One way in which this second revival scores over the low point of the Lily Savage years is that it brings back panellists that you may have realistically heard of, and always at least one or two comedians on the panel, too. Anyone who read the article on the woeful series sixteen may recall that comedians made up less than 9% of the panel there, a shockingly low number for a comedy game show.
      This particular edition is quite high in the "who?" factor, but this may also be a generational thing, where the show is often pitched to a slightly younger audience than before. So while musician Lady Leshurr may not register for those old enough to have been around when Blankety Blank first aired back in the '70s, it's someone the Tik Tok generation may have heard of.
      While there's the feeling that Bradley Walsh frequently says the word "celebs" as part of some Derren Brown-style mind trick to convince the audience that they've watched famous people when the programme's over, it's a show with reasonable names, and it's perfectly reasonable to have one or two "who?" panellists a show. Let's not forget that when the show first started they were using cartoonists just to fill the panel.
      This edition isn't perhaps the most convincing in terms of "star power", but does have room for Craig Revel Horwood, a judge on Strictly, and Tamzin Outhwaite, formerly of Eastenders, back when people used to watch it. While the show might not contain a murderer's row of the famous, the series overall featured familiar faces such as Richard E. Grant, Brian Conley, Mel B, Angela Rippon, Johnny Vegas, Martine McCutcheon, Jimmy Carr, David Haye, Sarah Millican, Sophie Ellis-Bextor, Peter Andre, John Thomson, Sue Perkins, Rachel Riley, Liza Tarbuck and Amir Khan.
      While some of the comedians are fairly middle-of-the-road, the decision to go for, in the main, slightly more "hip" acts is an unusual one, in that it not only goes against the original show, which was very "trad", even for the time, but also goes against Bradley Walsh's own comic sensibilities. While he's now known as a so-so actor and a quiz show host, back in the '90s he was an gran-friendly stand up appearing on shows with Bobby Davro and Neil Sedaka. Not that there's anything wrong with a Davro and Sedaka line-up, of course, but the concept of a man who once did an ITV special with Joe Pasquale entering his 60s and then saying words like "podcast" to Channel 4 comedians young enough to be his kids is a little anathema.

7 Episode Three

Guest Panellists: John Thomson, Karim Zeroual, Sue Perkins, Joel Dommett, Gloria Hunniford and Judi Love.

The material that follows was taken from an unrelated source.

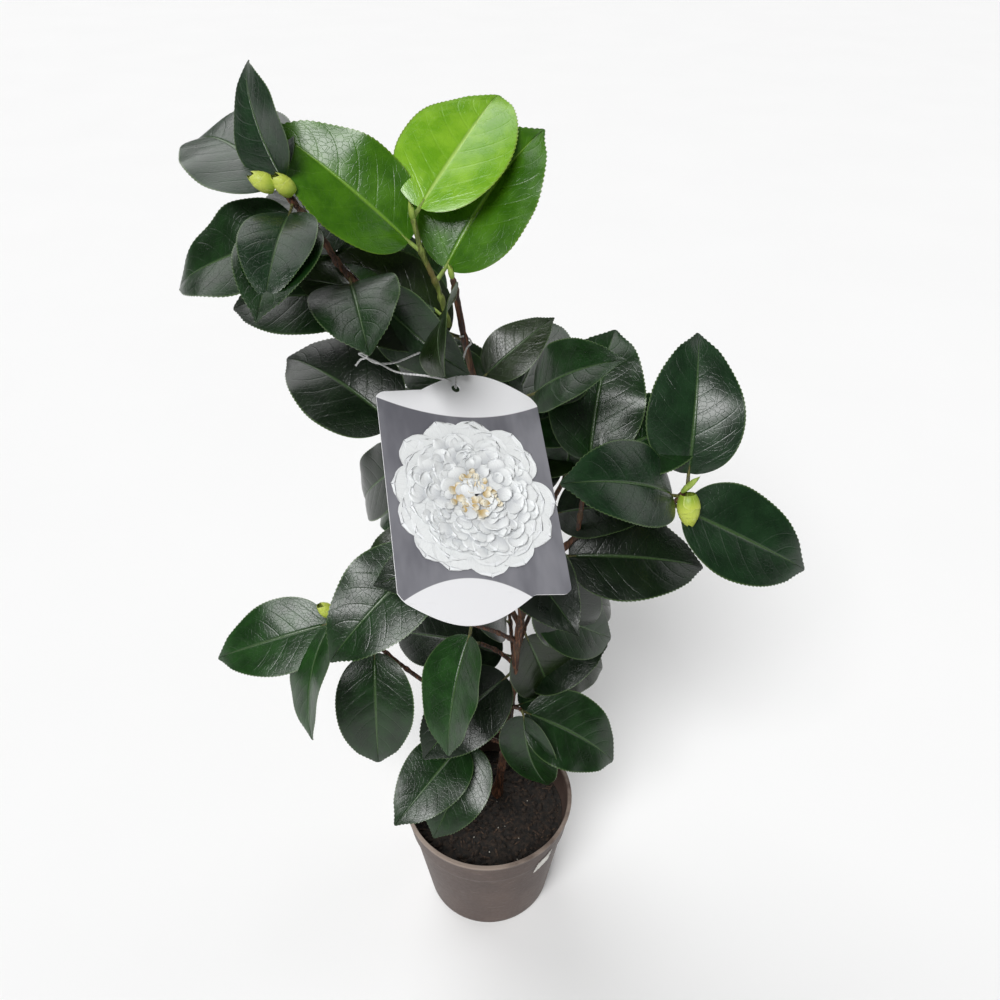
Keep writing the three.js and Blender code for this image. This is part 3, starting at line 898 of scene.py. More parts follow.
SPRAYS: dict[str, Spray] = {
    "top_left_tip": Spray(
        "top_left",
        Tone.COOL,
        0.94,
        1.0,
        (Leaf(-95, 30, 0, 0.7), Leaf(108, 0, -50, 0.75), Leaf(142, -35, 0, 1.05)),
    ),
    "top_left_low": Spray("top_left", Tone.DARK, 0.8, 0.88, (Leaf(-165, -20), Leaf(-100, 35, 0, 0.8))),
    "top_left_inner": Spray(
        "top_left",
        Tone.DARK,
        0.36,
        0.62,
        (Leaf(180, -15), Leaf(-40, 5, 45, 0.8), Leaf(-70, 45, 0, 0.85), Leaf(120, -40)),
    ),
    # The last leaf of this spray keeps young green brightened with painted sky light and painted backlit
    # glow
    "new_shoot": Spray(
        "new_shoot",
        Tone.NEW_GREEN_PAINTED_LIT,
        0.42,
        1.0,
        (Leaf(55, 0, 0, 1.1), Leaf(142, 10, 0, 1.05), Leaf(62, -25, 0, 1.1)),
    ),
    "new_shoot_foot": Spray("new_shoot", Tone.LUSH, 0.07, 0.07, (Leaf(140, -5, 20, 0.9),)),
    "leader": Spray(
        "leader",
        Tone.OLIVE,
        0.74,
        0.97,
        (Leaf(40, 0, 0, 0.6), Leaf(162, 8, 0, 1.05), Leaf(-92, 45, 65, 0.8)),
    ),
    "mid_left_low": Spray("mid_left", Tone.DARK, 0.38, 0.38, (Leaf(-133, 5, 0, 1.08),)),
    "mid_left_high": Spray(
        "mid_left", Tone.BLACK, 0.86, 1.0, (Leaf(-145, -55, 0, 0.9), Leaf(148, -20, 0, 1.05))
    ),
    "right_upper": Spray(
        "right_upper", Tone.DARK, 0.62, 1.0, (Leaf(70, -40, 0, 0.95), Leaf(40, -60), Leaf(15, 45, 0, 0.8))
    ),
    "right_mid": Spray("right_mid", Tone.DARK, 0.8, 1.0, (Leaf(78, -10, 0, 1.1), Leaf(20, -20))),
    "right_inner": Spray("right", Tone.BLACK, 0.28, 0.36, (Leaf(-70, -45), Leaf(-5, -10, 0, 1.15))),
    "right_tip": Spray(
        "right", Tone.COOL, 0.9, 1.0, (Leaf(-25, -15, 0, 1.15), Leaf(175, 35, 0, 1.05), Leaf(85, -5, 0, 1.1))
    ),
    "right_fork": Spray("right", Tone.DARK, 0.05, 0.05, (Leaf(-25, -35, 0, 0.9),)),
    "right_low": Spray("right_low", Tone.OLIVE, 0.36, 1.0, (Leaf(-70, -45), Leaf(-10, -40, 0, 0.85))),
    "right_base": Spray("right_base", Tone.OLIVE, 1.0, 1.0, (Leaf(-15, -40, 0, 0.9),)),
    "pot_right": Spray(
        "pot_right",
        Tone.DARK,
        0.1,
        1.0,
        (Leaf(10, -45, 0, 0.85), Leaf(-32, -15, 0, 1.05), Leaf(-72, -30, 40, 0.9)),
    ),
    "pot_left": Spray("pot_left", Tone.DARK, 0.85, 1.0, (Leaf(-112, 0, 0, 0.95), Leaf(-132, 20, 0, 0.9))),
    "left_inner": Spray("left", Tone.DARK, 0.8, 0.8, (Leaf(-90, -15, 0, 1.05),)),
    "left_tip": Spray("left", Tone.LUSH, 0.97, 1.0, (Leaf(-162, -10, 0, 1.05), Leaf(-95, 20, 50, 0.9))),
    "centre_front": Spray("centre_front", Tone.LUSH, 1.0, 1.0, (Leaf(-100, 0, 40, 0.95),)),
    "centre_back": Spray("centre_back", Tone.BLACK, 1.0, 1.0, (Leaf(180, -40, 0, 0.95),)),
    "centre": Spray("trunk", Tone.BLACK, 0.73, 0.73, (Leaf(-135, 0),)),
    "behind_tag": Spray("behind_tag", Tone.BLACK, 0.5, 1.0, spiral=2, start=200),
    "back_upper": Spray("back_upper", Tone.DARK, 0.5, 1.0, spiral=2),
    "back_left_inner": Spray("back_left", Tone.OLIVE, 0.35, 0.65, spiral=2, start=60),
    "back_left_tip": Spray("back_left", Tone.DARK, 0.8, 1.0, spiral=3, start=110),
    "back_right_inner": Spray("back_right", Tone.BLACK, 0.4, 0.55, spiral=2, start=20),
    "back_right_tip": Spray("back_right", Tone.DARK, 0.75, 1.0, spiral=3, start=90),
    "back_middle_inner": Spray("back_mid", Tone.OLIVE, 0.45, 0.6, spiral=2),
    "back_middle_tip": Spray("back_mid", Tone.DARK, 0.8, 1.0, spiral=2, start=100),
    "back_low_inner": Spray("back_low", Tone.BLACK, 0.4, 0.55, spiral=2, start=30),
    "back_low_tip": Spray("back_low", Tone.DARK, 0.85, 1.0, spiral=2, start=120),
}
HABIT = Habit()
BLADES: dict[str, list[Blade]] = {name: HABIT.grow(name, spray) for name, spray in SPRAYS.items()}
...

One thing that becomes clear with this third episode is that the established rules of Blankety Blank have been changed. Back is a contestant choosing card A or B, though the reason why one contestant gets to go first is never revealed. But more significantly, and frustratingly, is that all of the answers are now written down.
      Why the contestants have to write down their answers and not just speak them verbally makes no real sense, but it's the prerogative of the show to tweak certain details if it wishes, no matter how pointless it may seem. But even more ludicrous is that a tie-breaker game doesn't see the celebrities say their answers verbally and wait for a contestant to hold up their match, but instead the panellists have to write down their tie-breaker guesses as well.
      For those who may have forgotten, the tie-breaker is, as the name suggests, a game between two contestants with equal points, where they play to go through to the next round by writing down an answer and seeing which one will match first with the panel. In the old show, the panel would say their answers, so you'd get the sensible resolution that if one panellist was going to say the same answer, they could quickly think of another one to keep the game moving. Not so here, where a tie-breaker question of "[blank] pie" sees no less than four panellists write down "apple".
      The other major change is that both winning contestants go through to a final tie-breaker round regardless of the outcome of their respective Supermatch Games. This is particularly irksome, in that the tie-breaker is rarely one of the standout parts of the quiz anyway, but it's also incredibly unfair on the contestants. Here - spoiler - a contestant who had guessed the top answer in their Supermatch loses out on a chance to go for the top prize against a contestant who had scored zero in theirs.
      Lastly, in terms of trivia, Gloria Hunniford returns to the panel, meaning she's the only panellist to date to appear on all three main versions of the show. (She mistakenly says she'd appeared on the show when Les Dawson was the host, but had appeared four times each with Terry Wogan and Lily Savage.) Looking very lively for someone now in her 80s, Gloria fits in well to a show based on easy, undemanding laughs where the sun not only always shines on TV, but even comes on doing a dance act.